Among the empirical implications of this theory, assuming policies in the two societies do not converge, is that in the U.S. we should see more tribal fusion – more intermarriage, more novel intertribal cuisine, more diversity within businesses. In the U.S. the norm might be a firm where a Muslim, Chinese, and intertribal (e.g., mixed-race) employees work at adjacent desks. In Canada, it might be more common to see businesses owned and staffed exclusively by Muslims or Chinese, but competing on equal terms. With respect to intermarriage, this paper shows that interracial marriage (which is only one form of inter-tribal marriage) in the U.S. is currently higher than in Canada, but not much. If this simple economic model of approaches to diversity is useful we would expect that difference to increase in coming years. We would also expect that public pressure for employment and other tribal quotas would be greater in Canada and the U.S. The establishment of private schools for those most concerned about preserving their tribal traditions would be more common in the U.S., while government subsidy of such schools (which would cause such preservation to be more common) would be the norm in Canada. Members of tribal groups who wish to abandon tribal practices would find it easier in the U.S. than in Canada, so that orthodox religious observance might be more common in the latter in response to pressure from parents and community elders. David McKintry notes that some of these very predictions are unfolding in Britain, where there is also an official commitment to Canadian-style multiculturalism. Finally, we might expect something that has clearly been borne out, that tribal groups would be able to obtain greater protections against offensive speech and behavior from members of other tribes, and indeed “protections” against hate speech are becoming more common in Canada, whereas they hardly exist in the U.S. public square apart from public university campuses (where even there they fail more often than succeed).
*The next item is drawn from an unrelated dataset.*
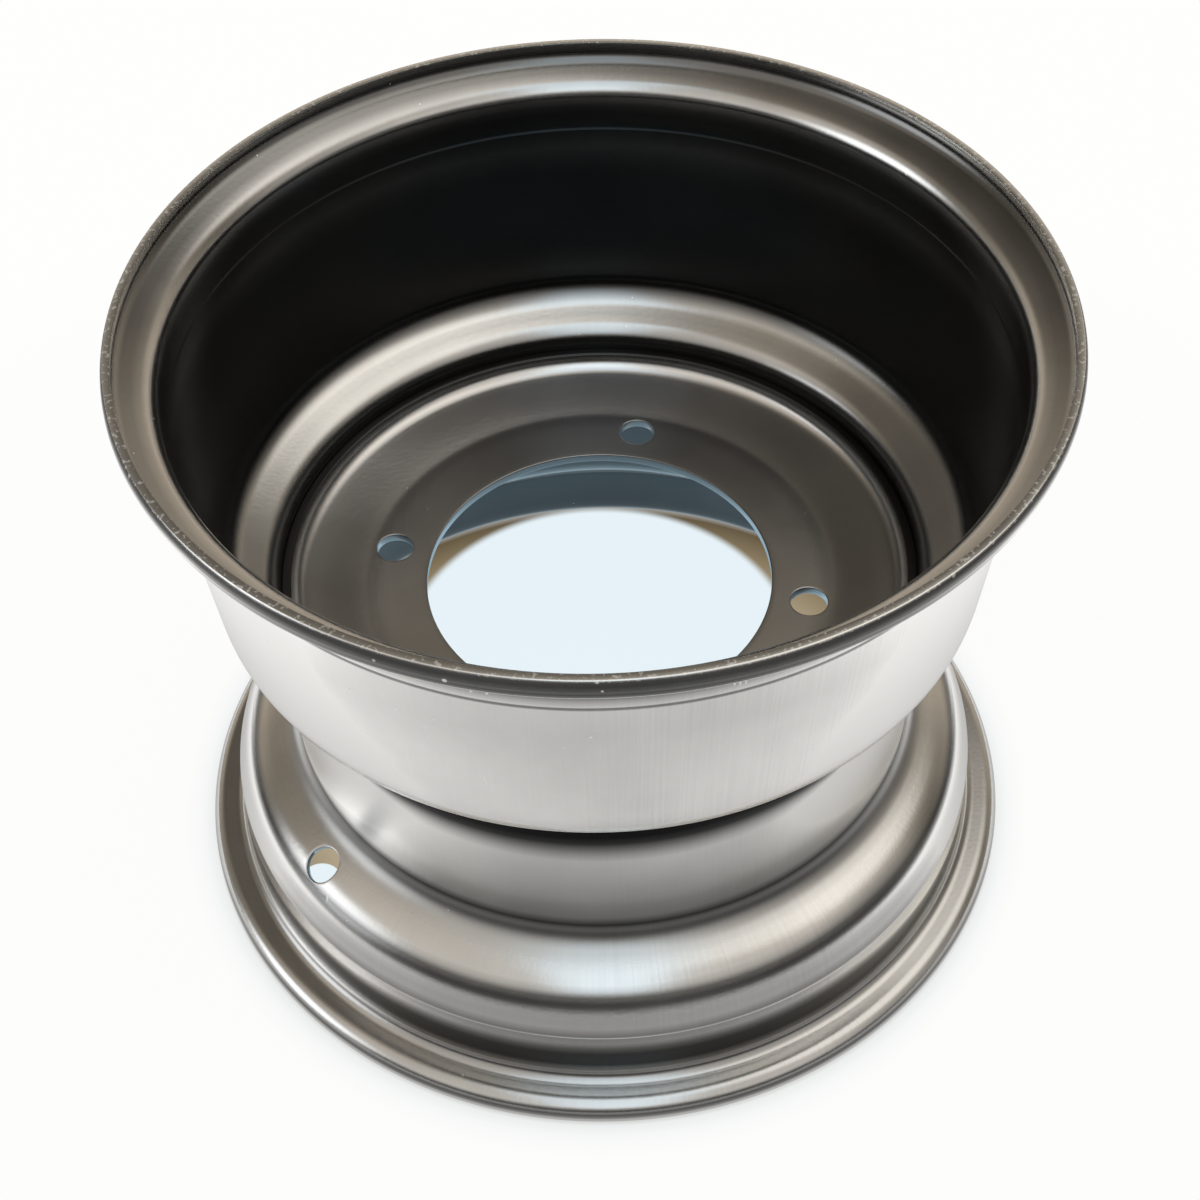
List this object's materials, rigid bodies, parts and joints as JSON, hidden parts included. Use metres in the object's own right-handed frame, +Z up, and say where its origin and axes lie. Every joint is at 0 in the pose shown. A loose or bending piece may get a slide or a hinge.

In general, in the Canadian model tribal groups would be more likely to attempt to reconcile their conflicting goals via the state, while in the U.S. they would have to make accommodations themselves – by forming private associations, by moving to neighborhoods that reflect their tastes, and by other ways that rely on their own initiative and energy rather than government force. My very strong instinct is that the latter approach is considerably more conductive to tribal peace than the former, but (despite this being the feeblest of ways to end a blog post) only time will tell.